34:0721(125)NG - - NFFE Local 422 and DOI, Bureau of Indian Affairs, Colorado River Agency - - 1990 FLRAdec NG - - v34 p721
[ v34 p721 ]
The decision of the Authority follows:
34 FLRA No. 125
FEDERAL LABOR RELATIONS AUTHORITY
NATIONAL FEDERATION OF FEDERAL EMPLOYEES
U.S. DEPARTMENT OF THE INTERIOR
BUREAU OF INDIAN AFFAIRS
COLORADO RIVER AGENCY
(33 FLRA 853)
ORDER DENYING MOTION FOR RECONSIDERATION
February 2, 1990
Before Chairman McKee and Members Talkin and Armendariz.
I. Statement of the Case
This matter is before the Authority on a motion for reconsideration filed by the National Federation of Federal Employees, Local 422 (the Union). The Union seeks reconsideration of the Authority's Order of March 17, 1989, in 33 FLRA 853 dismissing the Union's petition for review as being untimely filed. The U.S. Department of the Interior, Bureau of Indian Affairs, Colorado River Agency (the Agency) did not file an opposition to the Union's motion for reconsideration.

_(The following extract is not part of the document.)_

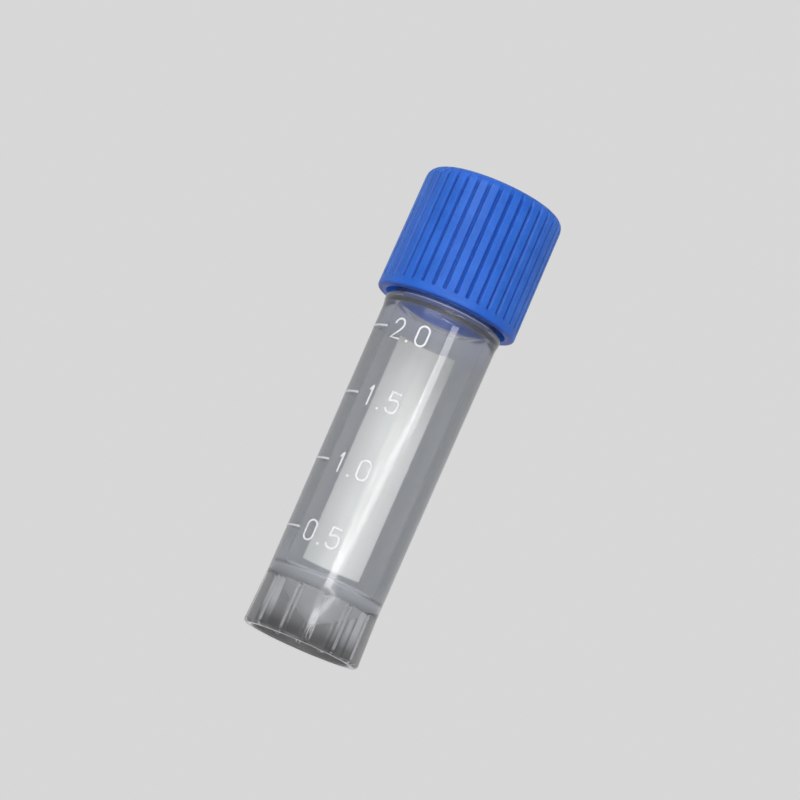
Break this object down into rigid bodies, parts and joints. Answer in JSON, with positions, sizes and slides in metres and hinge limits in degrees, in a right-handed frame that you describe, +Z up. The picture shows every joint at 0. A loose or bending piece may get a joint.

For the reasons discussed below, we deny the motion.
The Agency and the Union were parties to a proceeding before the Federal Service Impasses Panel (the Panel). In response to a request from the Panel for a written statement of position regarding the disputed proposals, the Agency notified the Panel that it considered the Union's proposals to be nonnegotiable. On October 3, 1988, the Agency served a copy of its statement of nonnegotiability on the Union. The Union states that it did not receive a copy of the Agency's allegation of nonnegotiability until November 7, 1988. The Union filed a petition for review of negotiability issues with the Authority on December 29, 1988.
The Union's petition for review was dismissed in an order dated March 17, 1989, and signed by the Acting Executive Director of the Authority. The order stated that because the Union did not request the Agency's allegation of nonnegotiability, the allegation constituted an unrequested allegation of nonnegotiability. The order noted that under the Authority's Regulations, a union may file a petition for review of an unrequested allegation of nonnegotiability, but if it does so the petition must be filed within 15 days after service of the allegation. Because the petition in this case was filed after that time period, the petition was found to be untimely filed.
III. Motion for Reconsideration
The Union contends that the order dismissing the petition for review "is in direct conflict with Authority precedent and provides no explanation why previous decisions [should] not be followed." Motion for Reconsideration (Motion) at 1. In support of this contention, the Union cites American Federation of Government Employees, AFL-CIO, Local 1931 and Department of the Navy, Naval Weapons Station, Concord, California, 24 FLRA 512, 513-14 (1986), in which the Authority held that a petition for review was timely filed because the agency failed to respond to a written request for a written allegation of nonnegotiability.
The Union states that as required by Article 22, Section 7 of its collective bargaining agreement, it submitted a letter to the Agency on November 7, 1988, "clarifying the intent of its proposals over which the Agency had raised negotiability objections. . . . The Agency never replied to this letter." Motion at 2. Article 22, Section 7 of the parties' agreement states that "after the Union has provided [the Agency] in writing with clarification of the intent of its proposal(s) along with a request for a negotiability determination, the [Agency] will provide the Union with a written statement of it[s] position of non-negotiability[.]" Motion, Attachment 1.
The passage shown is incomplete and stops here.